81 thoughts on “As Impeachment Draws Near, An “Agent Provocateur” May Have To Wait For An Urgent Pardon”

  1. Sorry the entire stone case is a travesty.

    I do not really give a crap if Stone misrepresented a non-crime.

    Frankly the entire prosecution sreaks of Mueller’s bullying – something Mueller has an incredibly long history of – Richard Jewel for starters.

    The gag order – even during the trial is itself criminal.

    I know that the law currently supports that – THE LAW IS WRONG, you do not lose rights merely by being accused of a crime. If Stone thought that pissing on the Judge publicly was a good strategy – he is free if unwise to do so.
    It the court beleives Stone is tainting the Jury – then the court can sequester the jurors.
    The integrity of the justice system is the responsibility of the government, and can not be accomplished by shredding the rights of the accused.

    If the Judge is too think skinned to conduct a trial with an outspoken defendenat – then she should remove herself. Again it is the governments job to conduct the trial fairly and unbiased and not by screwing over the rights of the defendant.

    And frankly the government does not have a right to an untainted jury pool.
    That is a right of the defendant.

    So we have a bogus conviction by a DC jury and a DC judge looking to punish Stone because Trump won in 2016.

    None of this had anything to do with any actual crime.

    Even the conviction is ludicrous. As ONE example Credico testified that HE started the Godfather references, and that he was never intimidated by Stones exchanges.

    And yet the jury convicted Stone of Witness tampering.

    The jury should be convicted for criminal ignorance.

    But then this has been the entire Mueller MO.

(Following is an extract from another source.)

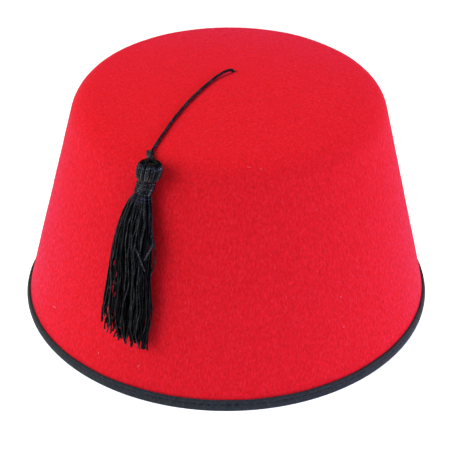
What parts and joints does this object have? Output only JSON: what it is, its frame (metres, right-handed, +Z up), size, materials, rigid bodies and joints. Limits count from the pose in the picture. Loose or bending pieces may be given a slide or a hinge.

    I have no idea what is going to happen in the Flynn case – but if 10% of what Powell seems to have proven is true – it is Muellers people who should be headed to jail.

    The same holds true for pretty much the rest of Muellers prosecutions.

    No one can figure out what the actual lie Flynn told was.
    Papadoulis got a date wrong.

    And yet Comey, McCabe, Strzok, Clinton are all roaming arround free ?

    What is increasingly self evident is this entire Trump/Russia nonsense was contaminated and bogus from the start.

    House democrats are seeking to impeach Trump for asking for an investigation where there is more than “probable cause” that crimes were committed.
    It is inarguable that Biden at the very least acting unethically, and the only question is whether that misconduct rose to a criminal level.

    Yet today – almost 4 years after it started, there does not and never has existed reasonable suspicion that a crime existed for “cross fire huricane” to investigate.

    We have a tree poisoned all the way to its roots.

    I understand that Mueller was NOT part of the original corrupt foundations.
    But it should not have taken more than a few minutes to grasp that the investigation he was tasked with rested on corrupt foundations. Further, it should not have taken very long for him to realize that there was no basis to proceed.

    The vast majority of us realize that the Cater Page warrant was secured corruptly.

    Well if there was never a basis for a warrant against Carter Page – what the heck was the basis for any of that hundreds of warrants and subpeona’s that Mueller issued ?

    The standard is exactly the same.

    What we see is a bullying special prosecutor pressuring witnesses to tell him the lies he wants to hear or be destroyed by him, and we wonder when under enough pressure for long enough they make some mistake ?

    Again Mueller has been doing this LONG before Trump/Russia.

    I am not prepared to make this an absolute, but it should be damn near impossible to convict anyone of a process crime, without establishing that the crime purportedly being investigated in the first place actually occurred.

    Frankly lying to congress – particularly this congress should be a duty not a crime.

    And lying to the FBI NEVER should have been made a crime.
    And it does not appear to be – if you are a democrat.